You wait for one bus to come along ... and then more than 100 turn up all at once. Enthusiasts from all over the world are congregating in the capital this weekend at a jamboree to mark the 50th birthday of the Routemaster - a classic London icon as synonymous with the city as Buckingham Palace and Big Ben.

But there is also sadness, and anger too. Ken Livingstone, the Mayor of London, has been gradually phasing out the elderly vehicles and replacing them with new single-decker Mercedes "bendy" buses - which many Londoners positively hate.

By the end of this year, only seven Routemaster-operated routes will remain, and they will be gone entirely before the end of 2005.

Transport for London claims the old buses, with their conductors and "hop-on, hop-off" platform at the back, simply aren't fit for the 21st century. New ticket machines next to stops now mean that 87 per cent of passengers have bought their ticket before they board - what need is there, claims TfL, for a conductor? Brussels's disability law decrees all buses must be wheelchair-accessible by 2013, thus hammering another nail in the coffin.

In the austerity of the post-war years, the Routemasters were just about the most revolutionary vehicles on the road, with Ferrari-style gearboxes and all-aluminium bodies long before Audi thought of the idea. They even had heaters at a time when many new cars didn't.

Colin Curtis, 78, one of the Routemaster's designers, says: "We knew what we wanted for London. It wasn't a case of going and buying what was being built for everyone else - like they do now. We designed our own.

"It also had to be a nice piece of street furniture. But she's got to go now. She's 50 years old."

TfL claims some Routemasters will be retained on an unspecified "heritage" route, but the bus's speedy demise has angered the many who idolise them. Andrew Morgan, the chairman of the Routemaster Association, said: "London is losing a classic icon forever and it's not being replaced. Everybody loves them, and everything that is replacing it hasn't got the same character. You only have to walk down Oxford Street to see the difference. It's a big loss for London."

The man charged with getting rid of the Routemaster admits that he is a fan. "They're fabulous old vehicles," said Peter Hendy, TfL's buses chief. "It's an iconic design - there is nothing else on the road now that was designed 50 years ago." However, Mr Hendy says, it's time for them to go. "Life moves on," he said. "It's fine to have nostalgia but you want something fit for the job. And the Routemasters just aren't."

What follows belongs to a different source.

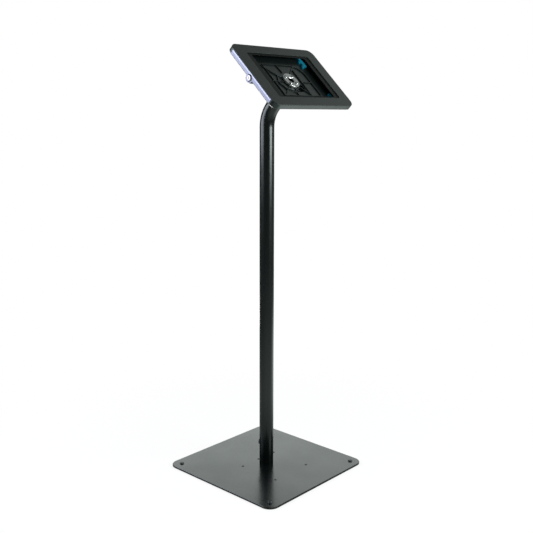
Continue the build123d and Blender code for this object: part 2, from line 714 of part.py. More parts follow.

More than 50 Routemasters were on display in Finsbury Park, north London, yesterday. There will be a parade of 112 buses in the park today. With plenty of redundant vehicles going spare, nostalgia buffs can pick up a decommissioned Routemaster for a mere £2,000. Finding somewhere to park it will be more of a problem, as the theatre impresario Sir Cameron Mackintosh can testify. Andrew Lloyd Webber recently bought his friend an old Routemaster, but Sir Cameron is still searching for the ideal parking spot.